Composer Ned Rorem once called "She's Leaving Home" "equal to any song that Schubert ever wrote". In one of the few non-laudatory contemporary reviews of Sgt. Pepper, Richard Goldstein, writing in The New York Times, cited the song as an example of the album's reliance on production over quality songwriting. Goldstein said: She's Leaving Home' preserves all the orchestrated grandeur of 'Eleanor Rigby', but its framework is emaciated ... Where 'Eleanor Rigby' compressed tragedy into poignant detail, 'She's Leaving Home' is uninspired narrative, and nothing more." Author Ian MacDonald considered "She's Leaving Home" to be one of the two best songs on the album, along with "A Day in the Life". In his comments on Sgt.
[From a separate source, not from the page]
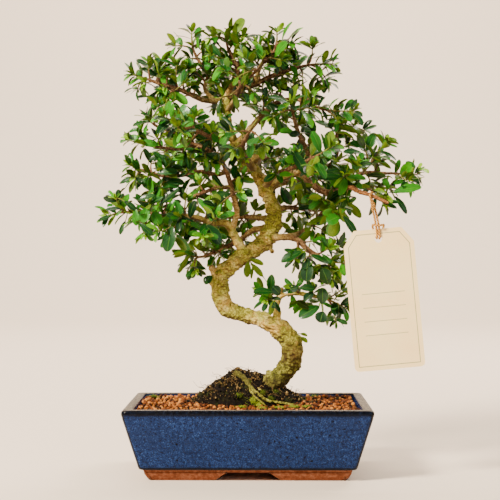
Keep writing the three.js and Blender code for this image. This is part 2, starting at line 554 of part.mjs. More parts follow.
// The leaves of one cluster on a shoot; cluster 0 is the rosette at the tip.
function clusterLeaves(seed, shoot, cluster) {
  const share = 1 - (cluster * CLUSTER_SPACING + TIP_SETBACK) / shoot.length;
  const place = along(shoot, share);
  const ahead = shoot.curve.getTangent(share);
  const reference = Math.abs(ahead.z) > 0.95 ? new THREE.Vector3(1, 0, 0) : new THREE.Vector3(0, 0, 1);
  const side = ahead.clone().cross(reference).normalize();
  const over = ahead.clone().cross(side);
  const outward = place.clone().sub(CANOPY_HEART).normalize();
  const count = cluster === 0 ? 6 : 4;
  return Array.from({ length: count }, (_, leaf) => {
    const chance = (which) => draw(seed, cluster * 31 + leaf * 5 + which);
    const roll = (2 * Math.PI * leaf) / count + cluster * 1.1 + 0.7 * chance(0);
    const tipSpread = between(0.5, 1.1, (leaf % 2) * 0.6 + 0.4 * chance(1));
    const spread = cluster === 0 ? tipSpread : between(0.95, 1.35, chance(1));
    const direction = ahead.clone().multiplyScalar(Math.cos(spread))
      .addScaledVector(side, Math.sin(spread) * Math.cos(roll))
      .addScaledVector(over, Math.sin(spread) * Math.sin(roll));
    direction.z += 0.12;
    direction.normalize();
    const face = outward.clone().multiplyScalar(0.55);
    face.x += 0.7 * (chance(2) - 0.5);
    face.y += 0.7 * (chance(3) - 0.5) - 0.12;
    face.z += 0.5;
    face.addScaledVector(direction, -face.dot(direction)).normalize();
    const length = cluster === 0 ? between(8, 14, chance(4)) : between(13, 24, chance(4) ** 1.3);
    return { place, direction, face, length };
  });
}

// A leaf blade: a wedge from its stalk to a blunt drooping tip, with a keel along the underside.
function blade({ place, direction, face, length }) {
  const across = direction.clone().cross(face);
  const halfWidth = length * LEAF_HALF_WIDTH;
  const at = (along, out, up) => place.clone().addScaledVector(direction, along * length)
    .addScaledVector(across, out * halfWidth).addScaledVector(face, up);
  const lift = 0.04 * length;
  const rim = [at(0.66, 1, lift), at(0.98, 0.45, -lift), at(0.98, -0.45, -lift), at(0.66, -1, lift)];
  const points = [at(0, 0, 0), ...rim, at(0.42, 0, -LEAF_THICKNESS)];
  const [stalk, right, tipRight, tipLeft, left, keel] = [0, 1, 2, 3, 4, 5];
  const faces = [stalk, right, left, right, tipRight, left, tipRight, tipLeft, left];
  for (let edge = stalk; edge < keel; edge++) faces.push((edge + 1) % keel, edge, keel);
  const geometry = new THREE.BufferGeometry().setFromPoints(points);
  geometry.setIndex(faces);
  return solid(geometry);
}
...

Pepper and its legacy, musicologist Allan Moore highlights these contrasting views as two critics judging the work by "opposing criteria", with Goldstein writing during the dawn of the counterculture of the 1960s, and MacDonald, writing in the 1990s, "intensely aware of [the movement's] failings".

In 2018, the music staff of Time Out London ranked "She's Leaving Home" 12th on their list of the best Beatles songs.

==Personnel==
According to Ian MacDonald:

- Paul McCartney – double-tracked vocal, backing vocal
- John Lennon – double-tracked vocal, backing vocal
- Mike Leander – string arrangement
- George Martin – conductor, producer
- Erich Gruenberg – violin
- Derek Jacobs – violin
- Trevor Williams – violin
- José Luis García – violin
- John Underwood – viola
- Stephen Shingles – viola
- Dennis Vigay – cello
- Alan Dalziel – cello
- Gordon Pearce – double bass
- Sheila Bromberg – harp

== Billy Bragg version ==

A version of the song by Billy Bragg with Cara Tivey reached number one on the UK Singles Chart in 1988, as part of a double-A side with "With a Little Help from My Friends" by Wet Wet Wet. Both tracks were taken from the charity fundraising album Sgt. Pepper Knew My Father.